YOUR OBJECTIVE: Reproduce all records verbatim.

[Rows from a 3D modeling dataset]
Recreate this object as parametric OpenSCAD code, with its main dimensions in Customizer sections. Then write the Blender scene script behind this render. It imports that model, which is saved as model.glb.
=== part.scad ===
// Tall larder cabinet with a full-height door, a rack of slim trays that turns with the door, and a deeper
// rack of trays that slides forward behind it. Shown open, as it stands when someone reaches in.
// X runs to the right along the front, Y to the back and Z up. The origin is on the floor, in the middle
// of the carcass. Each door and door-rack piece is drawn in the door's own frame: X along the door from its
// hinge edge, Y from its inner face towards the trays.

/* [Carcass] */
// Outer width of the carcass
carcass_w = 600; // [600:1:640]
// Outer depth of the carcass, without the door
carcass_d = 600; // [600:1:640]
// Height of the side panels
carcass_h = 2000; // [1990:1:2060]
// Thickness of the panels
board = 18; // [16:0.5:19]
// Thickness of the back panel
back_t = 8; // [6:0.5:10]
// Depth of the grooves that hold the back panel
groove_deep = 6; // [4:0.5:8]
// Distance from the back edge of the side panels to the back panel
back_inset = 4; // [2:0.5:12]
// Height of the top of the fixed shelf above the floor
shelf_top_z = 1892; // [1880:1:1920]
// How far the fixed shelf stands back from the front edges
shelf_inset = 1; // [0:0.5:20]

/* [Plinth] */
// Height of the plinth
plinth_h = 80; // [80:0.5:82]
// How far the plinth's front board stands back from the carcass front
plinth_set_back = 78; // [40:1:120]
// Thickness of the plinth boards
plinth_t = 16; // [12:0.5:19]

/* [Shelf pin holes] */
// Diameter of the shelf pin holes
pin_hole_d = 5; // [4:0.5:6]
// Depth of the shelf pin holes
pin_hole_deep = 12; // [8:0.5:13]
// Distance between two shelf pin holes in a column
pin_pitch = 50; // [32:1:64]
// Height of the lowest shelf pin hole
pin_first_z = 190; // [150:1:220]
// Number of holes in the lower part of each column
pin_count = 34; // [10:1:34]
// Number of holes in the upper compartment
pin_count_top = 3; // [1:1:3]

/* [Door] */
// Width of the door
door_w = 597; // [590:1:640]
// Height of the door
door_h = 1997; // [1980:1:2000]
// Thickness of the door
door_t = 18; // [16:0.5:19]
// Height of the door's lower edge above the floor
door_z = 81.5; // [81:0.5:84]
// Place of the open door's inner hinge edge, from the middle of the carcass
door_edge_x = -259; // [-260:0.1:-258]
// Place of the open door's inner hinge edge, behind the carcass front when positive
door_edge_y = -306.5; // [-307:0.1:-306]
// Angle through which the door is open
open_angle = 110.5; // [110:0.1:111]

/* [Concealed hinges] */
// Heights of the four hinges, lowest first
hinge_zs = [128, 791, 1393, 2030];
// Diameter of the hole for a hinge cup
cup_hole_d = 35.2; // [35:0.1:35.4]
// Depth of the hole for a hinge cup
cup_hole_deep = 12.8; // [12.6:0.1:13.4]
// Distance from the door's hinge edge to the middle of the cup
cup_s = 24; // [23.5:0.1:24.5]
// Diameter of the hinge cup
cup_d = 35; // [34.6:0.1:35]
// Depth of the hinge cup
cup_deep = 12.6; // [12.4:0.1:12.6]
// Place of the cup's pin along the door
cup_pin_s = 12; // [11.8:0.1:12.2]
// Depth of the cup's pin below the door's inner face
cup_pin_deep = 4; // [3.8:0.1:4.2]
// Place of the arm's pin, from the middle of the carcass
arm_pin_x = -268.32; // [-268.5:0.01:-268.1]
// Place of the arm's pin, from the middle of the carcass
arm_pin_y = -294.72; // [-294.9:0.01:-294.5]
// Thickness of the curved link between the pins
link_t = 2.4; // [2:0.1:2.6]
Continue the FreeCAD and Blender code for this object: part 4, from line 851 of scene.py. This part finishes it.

SOLUTION TO THE PROBLEM:
Recreate this object as parametric OpenSCAD code, with its main dimensions in Customizer sections. Then write the Blender scene script behind this render. It imports that model, which is saved as model.glb.
=== part.scad ===
// Tall larder cabinet with a full-height door, a rack of slim trays that turns with the door, and a deeper
// rack of trays that slides forward behind it. Shown open, as it stands when someone reaches in.
// X runs to the right along the front, Y to the back and Z up. The origin is on the floor, in the middle
// of the carcass. Each door and door-rack piece is drawn in the door's own frame: X along the door from its
// hinge edge, Y from its inner face towards the trays.

/* [Carcass] */
// Outer width of the carcass
carcass_w = 600; // [600:1:640]
// Outer depth of the carcass, without the door
carcass_d = 600; // [600:1:640]
// Height of the side panels
carcass_h = 2000; // [1990:1:2060]
// Thickness of the panels
board = 18; // [16:0.5:19]
// Thickness of the back panel
back_t = 8; // [6:0.5:10]
// Depth of the grooves that hold the back panel
groove_deep = 6; // [4:0.5:8]
// Distance from the back edge of the side panels to the back panel
back_inset = 4; // [2:0.5:12]
// Height of the top of the fixed shelf above the floor
shelf_top_z = 1892; // [1880:1:1920]
// How far the fixed shelf stands back from the front edges
shelf_inset = 1; // [0:0.5:20]

/* [Plinth] */
// Height of the plinth
plinth_h = 80; // [80:0.5:82]
// How far the plinth's front board stands back from the carcass front
plinth_set_back = 78; // [40:1:120]
// Thickness of the plinth boards
plinth_t = 16; // [12:0.5:19]

/* [Shelf pin holes] */
// Diameter of the shelf pin holes
pin_hole_d = 5; // [4:0.5:6]
// Depth of the shelf pin holes
pin_hole_deep = 12; // [8:0.5:13]
// Distance between two shelf pin holes in a column
pin_pitch = 50; // [32:1:64]
// Height of the lowest shelf pin hole
pin_first_z = 190; // [150:1:220]
// Number of holes in the lower part of each column
pin_count = 34; // [10:1:34]
// Number of holes in the upper compartment
pin_count_top = 3; // [1:1:3]

/* [Door] */
// Width of the door
door_w = 597; // [590:1:640]
// Height of the door
door_h = 1997; // [1980:1:2000]
// Thickness of the door
door_t = 18; // [16:0.5:19]
// Height of the door's lower edge above the floor
door_z = 81.5; // [81:0.5:84]
// Place of the open door's inner hinge edge, from the middle of the carcass
door_edge_x = -259; // [-260:0.1:-258]
// Place of the open door's inner hinge edge, behind the carcass front when positive
door_edge_y = -306.5; // [-307:0.1:-306]
// Angle through which the door is open
open_angle = 110.5; // [110:0.1:111]

/* [Concealed hinges] */
// Heights of the four hinges, lowest first
hinge_zs = [128, 791, 1393, 2030];
// Diameter of the hole for a hinge cup
cup_hole_d = 35.2; // [35:0.1:35.4]
// Depth of the hole for a hinge cup
cup_hole_deep = 12.8; // [12.6:0.1:13.4]
// Distance from the door's hinge edge to the middle of the cup
cup_s = 24; // [23.5:0.1:24.5]
// Diameter of the hinge cup
cup_d = 35; // [34.6:0.1:35]
// Depth of the hinge cup
cup_deep = 12.6; // [12.4:0.1:12.6]
// Place of the cup's pin along the door
cup_pin_s = 12; // [11.8:0.1:12.2]
// Depth of the cup's pin below the door's inner face
cup_pin_deep = 4; // [3.8:0.1:4.2]
// Place of the arm's pin, from the middle of the carcass
arm_pin_x = -268.32; // [-268.5:0.01:-268.1]
// Place of the arm's pin, from the middle of the carcass
arm_pin_y = -294.72; // [-294.9:0.01:-294.5]
// Thickness of the curved link between the pins
link_t = 2.4; // [2:0.1:2.6]
Continue the FreeCAD and Blender code for this object: part 4, from line 851 of scene.py. This part finishes it.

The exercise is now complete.